I was delighted when Jane began to show physical improvements almost at once during those early August days, and so was she. It’s not contradictory to note that during August and September, following his regular schedule of twice-weekly sessions, Seth methodically presented some very exciting concepts. So closely do those 13 sessions fit together that it’s most difficult to give excerpts.5 Seth’s magical-approach material represents one of his best efforts to help us, as well as others. Jane’s difficulties certainly inspired them, but their creativity also goes beyond our own needs. And as soon as I realized she was going to continue the series for a while, I jokingly asked her what was going on: “What do you think you’re up to, hon? Are you doing a book within a book, or what?” My wife didn’t answer yes or no, but I could see that she was pleased, and that she was thinking about it. The title of the new book would be automatic: The Magical Approach to Reality: A Seth Book.
[... 1 paragraph ...]
Besides enabling Jane to help herself physically, Seth’s magical-approach material had other beneficial aspects for her. Some of those lay in her poetry, both for her book and outside of it. On August 25, for example, on the day she delivered the sixth session for Seth on his new theme, Jane wrote the following untitled poem. I urged her to give it a title and include it in If We Live Again. Within its deceptive simplicity her poem carries profound meaning; I haven’t seen that meaning expressed any better elsewhere. If she were to sum up the results of her life’s work so far in a few lines, this poem would do the job the best of all:
[... 4 paragraphs ...]
One of the tactics leaders in the West are still pursuing is to organize world opinion against the Soviet stay in Afghanistan and the war between Iraq and Iran. Jane and I think that both situations, furnishing as they do large-scale frameworks for the almost endless convolutions of consciousness, may persist for many years, with no formal resolutions materializing. Russia may simply annex Afghanistan as the years pass. Perhaps the Iraqi-Iranian war will subside because of the exhaustion of those countries. I speculated that the overall revolutionary and fundamentalistic consciousness of Iran is like a creative vortex, surrounded by other great national consciousnesses that are strongly resisting its policies for their own creative religious and political reasons.

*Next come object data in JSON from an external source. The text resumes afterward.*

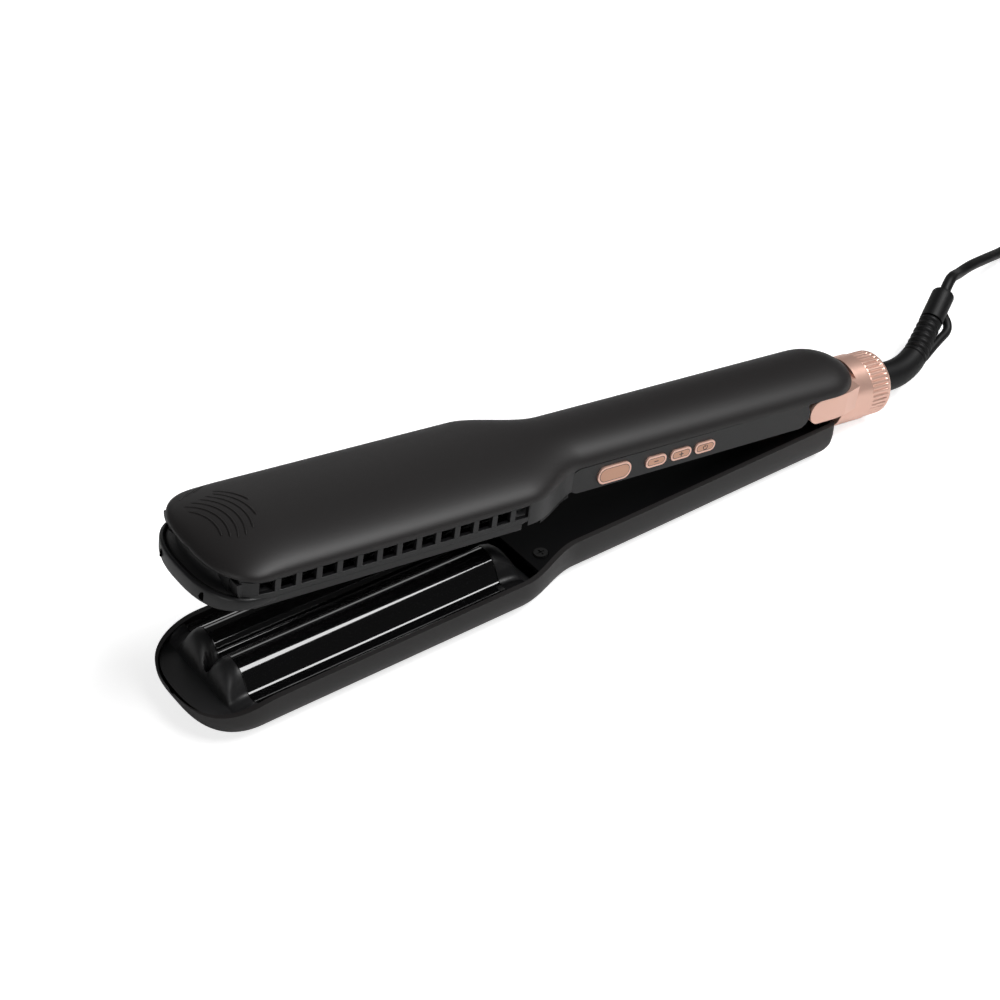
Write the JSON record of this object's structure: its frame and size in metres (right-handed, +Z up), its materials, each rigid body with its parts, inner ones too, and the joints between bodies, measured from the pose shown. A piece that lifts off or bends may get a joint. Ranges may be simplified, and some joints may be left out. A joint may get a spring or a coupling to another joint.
{
  "type": "hair waver",
  "caption": "Hand-held hair waver: two sprung arms with interlocking wave plates, side buttons, a rear lock ring and a swivelling mains cord.",
  "frame": {"origin": "middle of the footprint of the arms and lock ring, on the surface the lower arm lies on", "axes": "+X from the tip to the cord, +Y away from the buttons, +Z up; the arms are at rest, spread by the hinge spring"},
  "size_m": [0.5448, 0.0923, 0.0729],
  "materials": {
    "shell": "matte soft-touch charcoal",
    "frame": "satin black",
    "plate": "glossy black coating on aluminium",
    "cover": "gloss black",
    "rose_gold": "satin rose gold plating",
    "button": "rose gold",
    "steel": "plain",
    "heater": "ceramic white",
    "board": "printed circuit board",
    "switch": "moulded",
    "wire": "silicone insulation",
    "cord": "satin black"
  },
  "bodies": {
    "lower_arm": {"lower_shell": "shell", "lower_frame": "frame", "lower_wave_plate": "plate", "lower_front_caps": "frame", "lower_rear_caps": "frame", "lower_heaters": "heater", "lower_heater_clips": "steel", "lower_inner_cover": "cover", "lower_screws": "steel", "hinge_tongue": "frame"},
    "upper_arm": {"upper_shell": "shell", "upper_frame": "frame", "plate_carrier": "frame", "upper_wave_plate": "plate", "upper_front_caps": "frame", "upper_rear_caps": "frame", "upper_heater": "heater", "upper_heater_clip": "steel", "thermal_fuse": "steel", "upper_inner_cover": "cover", "upper_screws": "steel", "control_strip": "frame", "circuit_board": "board", "tact_switches": "switch", "wire_loom": "wire", "hinge_collar": "rose_gold", "hinge_pin": "steel", "torsion_spring": "steel", "swivel_collar": "frame"},
    "lock_ring": {"lock_ring": "rose_gold"},
    "lock_latch": {"lock_latch": "steel"},
    "heat_button": {"heat_button": "button"},
    "minus_button": {"minus_button": "button"},
    "plus_button": {"plus_button": "button"},
    "power_button": {"power_button": "button"},
    "cord": {"strain_relief": "cord", "swivel_stem": "frame", "stem_washer": "steel", "cord_run": "cord", "cord_coil": "cord", "cord_tail": "cord", "cord_tie": "cord", "plug_body": "cord", "plug_pins": "steel"}
  },
  "joints": [
    {"name": "arm_hinge", "type": "hinge", "parent": "lower_arm", "child": "upper_arm", "pos_m": [0.133, 0, 0.0186], "axis": [0, -1, 0], "range_deg": [0, 8.2], "stiffness_Nm_per_rad": 0.8, "springref_deg": -34.38},
    {"name": "lock_turn", "type": "hinge", "parent": "upper_arm", "child": "lock_ring", "pos_m": [0.14768, 0, 0.01527], "axis": [0.9898, 0, -0.1426], "range_deg": [0, 45]},
    {"name": "latch_slide", "type": "slide", "parent": "upper_arm", "child": "lock_latch", "axis": [-0.9898, 0, 0.1426], "range_m": [0, 0.002]},
    {"name": "heat_button_press", "type": "slide", "parent": "upper_arm", "child": "heat_button", "axis": [0, 1, 0], "range_m": [0, 0.0008], "stiffness_N_per_m": 400, "springref_m": -0.001},
    {"name": "minus_button_press", "type": "slide", "parent": "upper_arm", "child": "minus_button", "axis": [0, 1, 0], "range_m": [0, 0.0008], "stiffness_N_per_m": 400, "springref_m": -0.001},
    {"name": "plus_button_press", "type": "slide", "parent": "upper_arm", "child": "plus_button", "axis": [0, 1, 0], "range_m": [0, 0.0008], "stiffness_N_per_m": 400, "springref_m": -0.001},
    {"name": "power_button_press", "type": "slide", "parent": "upper_arm", "child": "power_button", "axis": [0, 1, 0], "range_m": [0, 0.0008], "stiffness_N_per_m": 400, "springref_m": -0.001},
    {"name": "cord_swivel", "type": "hinge", "parent": "upper_arm", "child": "cord", "pos_m": [0.15262, 0, 0.01456], "axis": [0.9898, 0, -0.1426], "continuous": true}
  ],
  "couplings": [
    {"joint": "lock_turn", "follows": "latch_slide", "rad_per_m": 392.7}
  ]
}
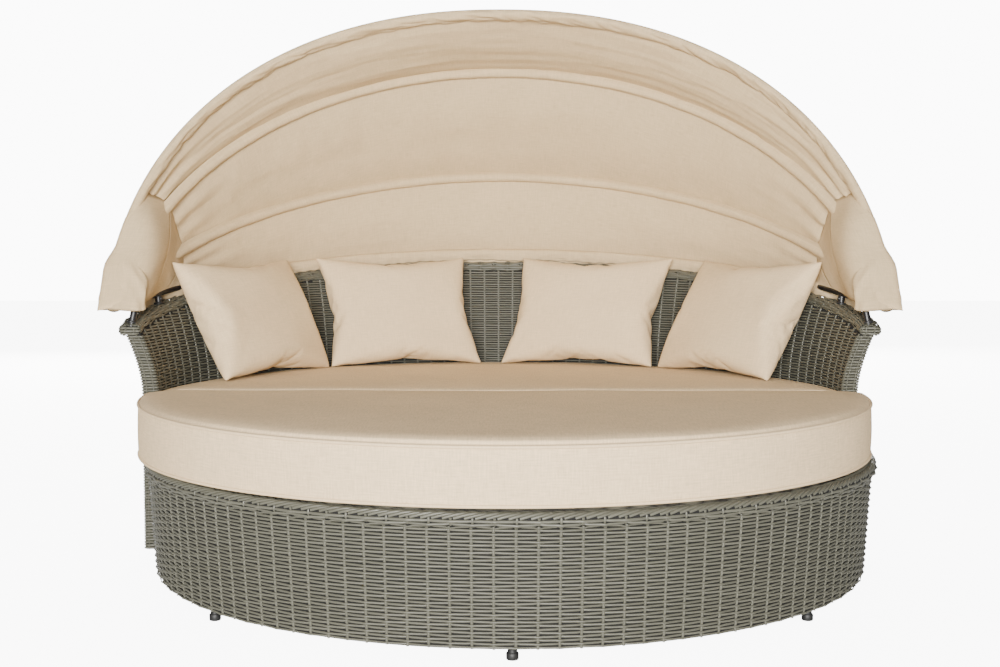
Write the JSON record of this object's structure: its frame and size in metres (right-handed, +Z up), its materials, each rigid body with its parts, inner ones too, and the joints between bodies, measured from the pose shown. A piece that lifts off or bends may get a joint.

A look at a map will show what I mean: Iran has Iraq and Turkey on its western border, with Russia to its north and Afghanistan on its east; Pakistan lies on Iran’s eastern border also; south of Iran, across the narrow Persian Gulf, cluster the mix of large and small wealthy states on the Arabian peninsula. The Moslem Kurds of Iran and Iraq, minority peoples with strong roots in eastern Turkey, are rebelling against the military forces of their respective countries; and Pakistan has become a place of shelter for refugees from Afghanistan. That whole area in the Middle East, then, is a stew of emotions, actions, and consciousnesses.
[... 15 paragraphs ...]
(Slower at 9:36:) Such a person does feel under seige. Often such people are highly creative, with good reserves of energy, but caught between highly contrasting beliefs, either of good and evil, or power and weakness. They are usually extremely idealistic, but for various reasons they do not feel that the abilities of the idealized self can be actualized.
[... 5 paragraphs ...]
(Long pause at 10:08.) Give us a moment…. Remember, we are dealing with a scattered force, various elements of the personality sent out to do different tasks—and in a fashion they are caught between the superior self and the debased self. There is, then, no clear line for action to follow. It must also be camouflaged. Instead of clear impulses toward action that intersect directly with consciousness, you have bursts of impulses that emerge as orders to act, coming from another source, or from other sources. These may appear as voices telling an individual to do this or that, as “automatic” commands through writing, or as perceptions that would be called hallucinatory. In this way the individual need not take responsibility for such actions. They do not seem to be coming from himself or from herself. The terrible possibility of failure is there to that extent, in that situation, momentarily relieved.
[... 39 paragraphs ...]
And: “Today now I feel that acceleration that tells me that my intent is traveling out into the unknown, or out into the universe to bring in answers to my questions, even questions I’m not consciously aware of. And from experience I know that enough energy is generated to do this though the results will come to me in time. I know I get them from outside of time in some unknown way.”
[... 4 paragraphs ...]
“Seth, of course, not only dictates his material—the session—but must keep the whole session in mind while doing so, so that each sentence as he delivers it makes sense compared to its predecessors and those to follow. Quite a feat on his part, and Jane’s, when one stops to think about it. How is this possible? Seth has no script to go by, nor can he refer during the session to my own notes to check up on what he’s already said.
[... 7 paragraphs ...]
“Of course, I thought, in ordinary terms the vast potential of the Seth material is fated never to be developed. No matter what Jane and I do in our joint reality, this is so. She could hold sessions 24 hours a day for the rest of her life, and still not exhaust Seth’s potential store of information. We’ve had many indications that his material is multichanneled, as when Jane has felt him ready to discuss any one of a number of subjects on any given occasion. I call that feeling, that awareness, a pale indication of what Seth means with his theory of probable realities—for like probable personalities, the unspoken channels he has available are certainly real whether or not they’re actualized in our physical reality.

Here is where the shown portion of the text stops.